Since we’re no longer the newest team, the pressure is on to get some victories on the board. We still lack numbers and experience compared to the stronger teams, but we’ve shown that we have the ability to hold our own out on the field, and Easton Shield should be our time to shine.

What have you learned as a team so far, and what do you hope to accomplish in the future?

As a team we are reaching the stage where we really gel together and cooperate. The big personalities (mainly myself) have been reigned in, and we are learning how to play to all our individual strengths. We aim to show out on the pitch that our strength as a whole is far more than the sum of our parts, and we are determined not to expand our wooden spoon collection any further!

M. Braham, South Melbourne Centaurs
As the newest team on the Victorian quidditch scene, nobody quite knows what to expect from the Centaurs.

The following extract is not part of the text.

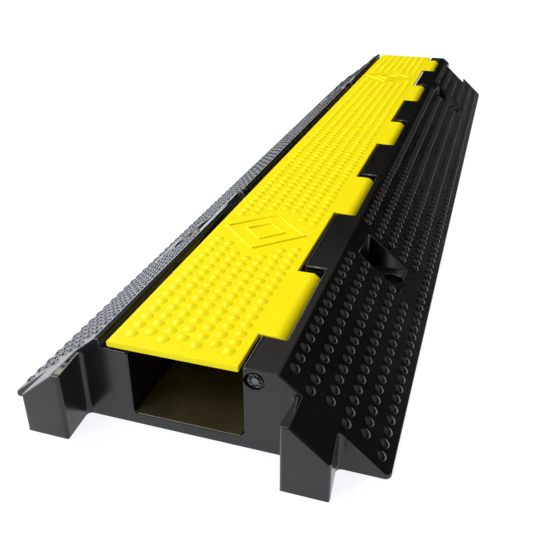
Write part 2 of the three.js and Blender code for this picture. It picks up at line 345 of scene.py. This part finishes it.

What challenges have you faced readying a team to play against six already established and fiercely competitive teams?

There have been countless challenges preparing the Centaurs as a team in time for the upcoming Easton Shield, and I think we still have a long way to go. The biggest obstacle has been uniting a group of players who are not the sportiest people in the world into a cohesive unit. Getting everyone excited to play and train has been quite harrowing at times, but I believe we are starting to find our legs, all four of them.

You could say the Centaurs have nothing to lose, but also everything to prove. What are your hopes for the South Melbourne Centaurs in Easton Shield?

The Easton Shield will be a steep learning experience more than anything else. As very few of our team are established players, this tournament will be the learning curve we need to prepare us for later games in the year. I think we will be happy with a few wins this season, maybe knocking off one of the established teams. But more than anything we’ll be happy to just see some team growth.

We look forward to seeing all teams return to the pitch for Easton Shield, which begins with Round 1 on Saturday August 9 at 10am at Fawkner Park, South Yarra!